Rory Delargy: Royal Ascot Day 2 Insights

8 min


14:30 Queen Mary Stakes

The Coventry went the way of the market with a hugely impressive winner, but there is no standout performer in the Queen Mary unless you believe the Wesley Ward PR machine which would suggest that Chelsea Cloisters is home and hosed. I’m not sure about that, but Ward knows how to win this, and his fillies are almost always more mature than their European counterparts, so I’m in no rush to take her on.

On the other hand, I’m a lot happier to side against the prevailing notion that anything by the late Scat Daddy will be a stone better at Ascot than elsewhere, and part of the reason why sires like him and War Front do so well at this meeting is that Coolmore are hugely invested not only in both sires but in success at Ascot as well.

That brings us on to So Perfect who represents Aidan O’Brien here and is a daughter of Scat Daddy. She was arguably better than the result when fourth behind Servalan in a listed race at Naas, but that is being fairly kind, and the bottom line is that Servalan kicked her ass, and looked impressive in doing it.

Quite how Jessica Harrington’s filly is several points bigger than So Perfect in the win market beggars belief and highlights what poor value the Coolmore filly represents.

There are a host of others who demand attention as well, and I’d be more than happy to lay So Perfect for a place in a race with more than 20 triers.

Recommended: Lay So Perfect for a place @ 3.25 or shorter

15:05 Queen’s Vase

Kew Gardens will find this easier than the Derby, and it’s possible to forgive his flop at Epsom to some degree given he’d cut out the fractions in a well-run race, but he simply doesn’t look to have trained on particularly well from two to three, and the form of the Lingfield Derby Trial in which he was a well-beaten second has not worked out at all thus far.

In neither the Lingfield race nor at Epsom did he look like he needed a step up in trip, and while the Queen’s Vase was a soft race for some years, it’s elevation to Group 2 status makes it a more competitive and coveted race as a result, and it’s no easy pickings for Derby failures, which he undoubtedly is.

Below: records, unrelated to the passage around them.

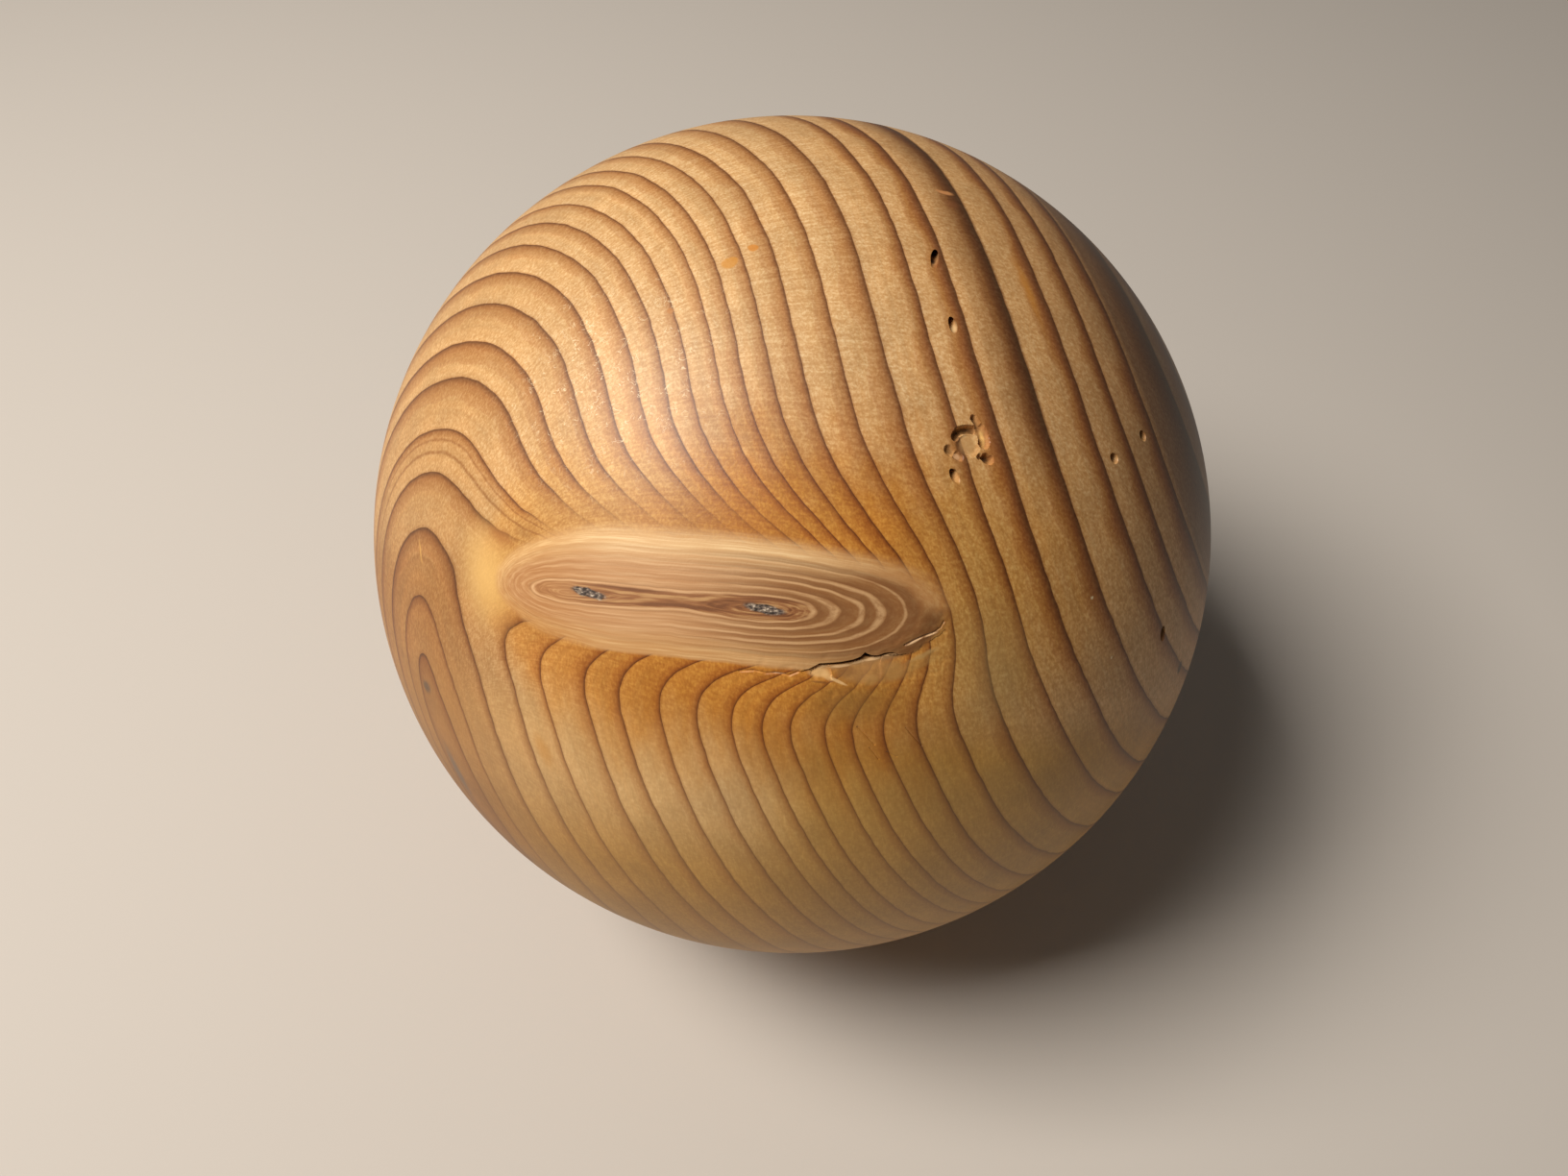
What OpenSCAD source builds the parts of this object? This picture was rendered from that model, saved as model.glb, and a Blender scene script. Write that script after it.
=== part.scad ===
// A turned softwood ball: one solid piece of wood. Turning it opened the bores and
// galleries that insects had left in the log, and drying opened a crack along the
// edge of its large knot. Millimetres, Z up, with the origin at the ball's middle.
// The knot is in the middle of the ball's face, and every mark is placed by its
// angles across and up that face.

/* [Ball] */
// Diameter of the ball
ball_d = 100; // [60:1:160]
// Lean of the ball's face from straight up
face_tilt = 38; // [0:1:80]

/* [Insect bores] */
// Diameter of the bores that the turning cut at a slant
slant_bore_d = 0.8; // [0.5:0.05:1.5]
// Diameter of the bores that go nearly straight in
straight_bore_d = 1.05; // [0.6:0.05:1.6]
// Length of an open bore along its axis
bore_run = 8; // [4:0.5:15]
// Length of the bore that is still packed with dust
packed_run = 1.6; // [0.8:0.1:3]

/* [Galleries] */
// Width of the patch that the galleries cover
gallery_span = 4.7; // [3.5:0.1:8]
// Width of one gallery
gallery_w = 0.85; // [0.5:0.05:1.2]
// Depth of a gallery below the surface
gallery_depth = 0.55; // [0.3:0.05:1]
// Depth of the hollow that the insects gnawed between the galleries
hollow_depth = 0.16; // [0.05:0.01:0.4]
// Width of that hollow at the surface
hollow_w = 2.2; // [1:0.1:3]

/* [Crack] */
// Length of the crack
crack_len = 8.9; // [4:0.1:14]
// Width of the crack at its widest
crack_w = 0.45; // [0.2:0.05:1]
// Depth of the crack
crack_depth = 2.5; // [1:0.1:6]

/* [Hidden] */

ball_r = ball_d / 2;
hollow_r = (hollow_w * hollow_w / 4 + hollow_depth * hollow_depth) / (2 * hollow_depth);
ball_facets = 144;
bore_facets = 24;

// How far a cutter stands out of the surface
proud = 1;

// Each bore: angle across the face, angle up it, diameter, lean of the axis from
// straight in, heading of the deep end from the face's right, length
bores = [
    [14.8, 31.5, slant_bore_d, 71, 82, bore_run],
    [16.3, 23, slant_bore_d, 63, 101, packed_run],
    [16, 6.1, slant_bore_d, 58, 121, bore_run],
    [36.6, 10.5, straight_bore_d, 30, 150, bore_run],
    [42.2, 15.3, straight_bore_d, 25, 140, bore_run],
    [47.3, -16.4, straight_bore_d, 50, 95, bore_run]
];

// Middle of the galleries, as angles across and up the face
gallery_spot = [17.6, 9.5];

// Routes of the galleries and place of the hollow, as shares of the span
gallery_routes = [
    [[-0.26, 0.14], [-0.13, 0.23], [0.12, 0.26]],
    [[0.16, 0.5], [0.27, 0.32], [0.31, 0.05]],
    [[-0.41, -0.13], [-0.22, -0.21]],
    [[0.22, -0.19], [0.41, -0.23]]
];
hollow_place = [0, 0.04];

// Middle of the crack, as angles across and up the face
crack_spot = [6.9, -12];

// Points along the crack: right and up as shares of its length, and its opening
// there as a share of its widest
crack_line = [
    [-0.63, -0.15, 0.1], [-0.48, -0.085, 0.35], [-0.21, -0.06, 0.4], [-0.1, -0.045, 0.55],
    [-0.04, -0.02, 0.7], [0, 0.01, 1], [0.05, 0, 0.6], [0.1, 0, 0.45], [0.16, 0.02, 0.35],
    [0.26, 0.024, 0.25], [0.37, -0.005, 0.1]
];

// Puts what follows on the surface: Z outwards, X to the face's right, Y up the face
module on_face(spot) {
    rotate([face_tilt - spot[1], 0, 0])
        rotate([0, spot[0], 0])
            translate([0, 0, ball_r])
                children();
}

// A straight round hole through the surface at the origin
module bore(d, lean, heading, run) {
    lead_in = d * tan(lean) + proud;
    rotate([0, 180 - lean, heading])
        translate([0, 0, -lead_in])
            cylinder(d = d, h = lead_in + run, $fn = bore_facets);
}

// A round-ended channel from one point to the next
module channel(from, to) {
    step = to - from;
    run = norm(step);
    translate([from[0], from[1], gallery_w / 2 - gallery_depth])
        rotate([0, 90, atan2(step[1], step[0])])
            rotate_extrude($fn = bore_facets)
                intersection() {
                    union() {
                        circle(d = gallery_w, $fn = bore_facets);
                        translate([0, run]) circle(d = gallery_w, $fn = bore_facets);
                        translate([-gallery_w / 2, 0]) square([gallery_w, run]);
                    }
                    translate([0, -gallery_w]) square([gallery_w, run + 2 * gallery_w]);
                }
}

module galleries() {
    for (route = gallery_routes)
        for (i = [1 : len(route) - 1])
            channel(route[i - 1] * gallery_span, route[i] * gallery_span);
    translate([hollow_place[0] * gallery_span, hollow_place[1] * gallery_span, hollow_r - hollow_depth])
        sphere(r = hollow_r, $fn = 2 * bore_facets);
}

module crack() {
    upper_lip = [for (p = crack_line) [p[0] * crack_len, p[1] * crack_len + p[2] * crack_w / 2]];
    lower_lip = [for (p = crack_line) [p[0] * crack_len, p[1] * crack_len - p[2] * crack_w / 2]];
    reversed_lip = [for (i = [len(lower_lip) - 1 : -1 : 0]) lower_lip[i]];
    translate([0, 0, -crack_depth])
        linear_extrude(height = crack_depth + proud)
            polygon(concat(upper_lip, reversed_lip));
}

module ball() {
    color("#c48f52")
        difference() {
            sphere(r = ball_r, $fn = ball_facets);
            for (b = bores)
                on_face([b[0], b[1]]) bore(b[2], b[3], b[4], b[5]);
            on_face(gallery_spot) galleries();
            on_face(crack_spot) crack();
        }
}

ball();
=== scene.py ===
import math

import bmesh
import bpy
from mathutils import Euler, Matrix, Vector, kdtree, noise


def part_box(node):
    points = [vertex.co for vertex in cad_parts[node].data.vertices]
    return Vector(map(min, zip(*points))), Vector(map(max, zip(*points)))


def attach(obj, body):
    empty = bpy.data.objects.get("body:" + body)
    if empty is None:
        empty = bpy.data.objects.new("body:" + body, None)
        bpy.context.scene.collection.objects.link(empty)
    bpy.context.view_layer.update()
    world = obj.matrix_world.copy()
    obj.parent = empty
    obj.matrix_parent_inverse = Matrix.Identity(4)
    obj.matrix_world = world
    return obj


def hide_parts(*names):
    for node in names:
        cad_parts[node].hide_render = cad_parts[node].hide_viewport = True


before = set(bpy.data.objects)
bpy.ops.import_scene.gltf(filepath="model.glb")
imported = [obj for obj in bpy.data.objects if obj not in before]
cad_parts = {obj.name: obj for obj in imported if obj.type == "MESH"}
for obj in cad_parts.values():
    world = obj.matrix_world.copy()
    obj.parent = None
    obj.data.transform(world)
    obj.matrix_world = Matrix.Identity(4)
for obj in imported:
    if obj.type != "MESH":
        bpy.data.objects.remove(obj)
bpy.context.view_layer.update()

# A turned ball of waxed softwood, cut from a log where a branch left the trunk. The
# wood is described as it grew: rings round the trunk's pith, a knot round the
# branch's pith, and the places where insects and drying opened the surface.
# Growth and places are in millimetres in the ball's own frame, with Z up.

MM = 0.001
BALL_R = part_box("ball")[1][1] / MM

# The knot faces this way: the ball's face leans this far from straight up
FACE_LEAN = 38


# ---------------------------------------------------------------- camera and light

# The camera's place, its lean from straight down, its lens, and where its view starts
CAMERA_AT = (-0.94, -92.8, 117.0)
CAMERA_LEAN = 36.1
CAMERA_LENS = 27.04
SENSOR_W = 36
CAMERA_NEAR = 10

# The floor is a wide sheet under the ball
FLOOR_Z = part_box("ball")[0][2] / MM
FLOOR_HALF = 1500

# Light of the pale room round it
ROOM_STRENGTH = 0.07


def to_linear(hex_colour):
    """An sRGB hex colour as linear RGBA."""
    parts = [int(hex_colour[i:i + 2], 16) / 255 for i in (1, 3, 5)]
    linear = [p / 12.92 if p <= 0.04045 else ((p + 0.055) / 1.055) ** 2.4 for p in parts]
    return (*linear, 1)


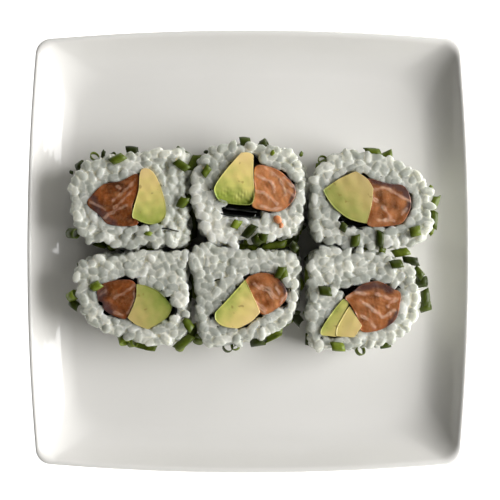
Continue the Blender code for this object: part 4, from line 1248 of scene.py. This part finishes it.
def make_avocado(number, roll, piece, hole, finish):
    outline = strip_outline(roll["avocado"][piece], hole)
    way = np.array(roll["green"][piece]) / np.linalg.norm(roll["green"][piece])
    low, high = (outline @ way).min(), (outline @ way).max()
    ripest, greenest = roll["greens"][piece]

    def relief(flat):
        slope = (flat @ way - low) / (high - low)
        steep = falling(roll.get("facet", LEVEL), flat)
        torn = 0.12 * ripples(flat, 1.5, number + 70) * np.minimum(steep, 1)
        return 0.06 * ripples(flat, 5, number + 60) - 0.1 - 0.35 * slope**2 - steep + torn

    def values(points):
        share = np.clip((points[:, :2] @ way - low) / (high - low), 0, 1)
        return {"green": ripest + (greenest - ripest) * share,
                # Painted shade for the whole slice
                "shade": np.full(len(points), roll["painted_slice_shading"][piece])}

    suffix = "" if piece == 0 else f"_{piece + 1}"
    avocado = filling_mesh(f"roll_{number}_avocado_slice{suffix}", outline, roll["centre"],
                           TOP + roll["tops"][piece + 1], 0.3, relief, finish, values)
    stand_for(avocado, f"roll_{number}_avocado{suffix}")


def make_flake(tree, grains, finish):
    """A shred of salmon that the knife left on the second roll's rice."""
    bits = [((9.6, -9.3, TOP + 0.25), (0.2, 0.1, math.radians(-50)), (1.0, 1.0, 0.45), 3, 0.0),
            ((11, -11.4, TOP + 0.1), (0.0, 0.0, math.radians(-80)), (0.6, 0.7, 0.35), 5, 0.0)]
    flake = lay(tree, "roll_2_salmon_flake", bits, None, 3.8, 2.8, 0.0, 1, grains, finish)
    points = points_of(flake)
    points[:, :2] += ROLLS[1]["centre"]
    set_points(flake, points)
    set_values(flake.data, "pale", np.ones(len(points)))
    stand_for(flake, "roll_2_salmon")


# Studio

def light_room():
    """A dim room that is lit from its far and near sides, and more from the right than from the left."""
    world = bpy.data.worlds.new("dim room")
    bpy.context.scene.world = world
    world.use_nodes = True
    tree = world.node_tree
    place = add(tree, "ShaderNodeTexCoord").outputs["Generated"]
    ways = add(tree, "ShaderNodeSeparateXYZ", {0: place}).outputs
    sideways = add(tree, "ShaderNodeMath", {0: ways[1]}, operation="ABSOLUTE")
    lobes = add(tree, "ShaderNodeMath", {0: sideways, 1: SIDE_SHARPNESS}, operation="POWER")
    sides = add(tree, "ShaderNodeMath", {0: lobes, 1: SIDE_LIGHT, 2: ROOM_LIGHT}, operation="MULTIPLY_ADD")
    lean = add(tree, "ShaderNodeMath", {0: ways[0], 1: LEAN_TO_RIGHT, 2: 1.0}, operation="MULTIPLY_ADD")
    right = add(tree, "ShaderNodeMath", {0: lean, 1: 2.0}, operation="POWER")
    lit = add(tree, "ShaderNodeMath", {0: sides, 1: right}, operation="MULTIPLY")
    seen = add(tree, "ShaderNodeLightPath").outputs["Is Camera Ray"]
    strength = add(tree, "ShaderNodeMath", {0: lit, 1: seen}, operation="MAXIMUM")
    feed(tree, tree.nodes["Background"], {"Color": "#f2f1ee", "Strength": strength})


def make_studio():
    bpy.context.scene.view_settings.view_transform = "Standard"
    light_room()
    bpy.ops.mesh.primitive_plane_add(size=8)
    floor = bpy.context.object
    floor.name = "pale_floor"
    floor.data.materials.append(table_finish())
    window = bpy.data.lights.new("tall window to the right", "AREA")
    window.shape = "RECTANGLE"
    window.size, window.size_y = WINDOW_SIZE
    window.energy = WINDOW_POWER
    lamp = bpy.data.objects.new("window", window)
    elevation = math.radians(WINDOW_ELEVATION)
    lamp.location = (WINDOW_DISTANCE * math.cos(elevation), 0, WINDOW_DISTANCE * math.sin(elevation))
    lamp.rotation_euler = (0, math.pi / 2 - elevation, 0)
    camera = bpy.data.cameras.new("camera above the plate")
    camera.lens = CAMERA_LENS
    camera.sensor_width = 36
    camera.clip_start = 0.01
    eye = bpy.data.objects.new("camera", camera)
    eye.location = CAMERA_PLACE
    for item in (lamp, eye):
        bpy.context.scene.collection.objects.link(item)
    bpy.context.scene.camera = eye


def main():
    rng = np.random.default_rng(7)
    rice, nori, salmon = rice_finish(), nori_finish(), salmon_finish()
    avocado, chive = avocado_finish(), chive_finish()
    make_plate(porcelain_finish())
    tree = laying_tree()
    grains = shape_set("grain", grain_shapes(rng))
    leaves = shape_set("chive", [chive_shape(*kind[1:]) for kind in CHIVE_KINDS.values()])
    for number, roll in enumerate(ROLLS, start=1):
        make_rice(number, roll, tree, grains, rice, rng)
        make_chives(number, roll, tree, leaves, chive, rng)
        make_nori(number, roll, nori)
        hole, _ = closed_part(smooth_curve(roll["nori"], OUTLINE_STEP, False))
        make_salmon(number, roll, hole, salmon)
        for piece in range(len(roll["avocado"])):
            make_avocado(number, roll, piece, hole, avocado)
    make_flake(tree, grains, salmon)
    put_away(grains)
    put_away(leaves)
    make_studio()


main()
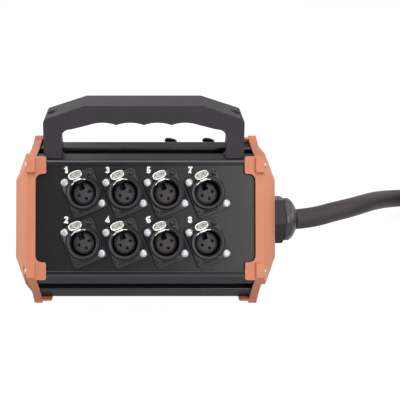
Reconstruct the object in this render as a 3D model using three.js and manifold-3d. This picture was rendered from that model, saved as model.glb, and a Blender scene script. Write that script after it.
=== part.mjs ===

Ryan Moore’s decision to ride him instead of Nelson merely highlights the fact that neither has lived up to expectations, and it would be no surprise if the late-developing Southern France proved the pick of the O’Brien battalion

Recommended: Lay Kew Gardens @ 4.6 or shorter and also lay Kew Gardens for a place @ 1.85 or shorter

15:40 Duke Of Cambridge Stakes

Hydrangea is the pick of these on form, and if this race was run over an extra half mile in October then she would look something to bet on at 2.75. Unfortunately, it’s being run over a mile in fast ground in June, and the O’Brien filly has looked eminently beatable under these conditions in the past, with her form over a mile on good or faster ground hardly unassailable.

Her record under such conditions reads 200312, and while that gives her as good a chance as anything, it doesn’t equate to a price like the one she trades at currently, and she is a value lay at that sort of price.

Again, I feel the need to emphasise that there isn’t one in this race whose claims are more pressing, but merely that backers and layers must decide at what price they are happy to play.

The notion that winners and losers are in some way predetermined is arrant nonsense, and punters would do well to bear that in mind.

Recommended: Lay Hydrangea @ 2.8 or shorter

16:20 Prince Of Wales’s Stakes

It’s tempting to nominate another Aidan O’Brien runner given how we’re playing the card to this point, but the play here is an obvious one.

Cracksman ought to win comfortably on all known form, and even a reproduction of his workmanlike Epsom success would probably be good enough here, in terms of figures if not style.

Poets Word is his main market rival but is probably the fourth or fifth best horse in the race.

His win in the Brigadier Gerard was workmanlike, and gave no evidence that he had improved from four to five, but the industry is still largely in thrall to Sir Michael Stoute, who has an excellent record at this meeting but is no longer one of the leading trainers in the land, and his horses are regularly overbet based on notions of untouchability which are two decades out of date.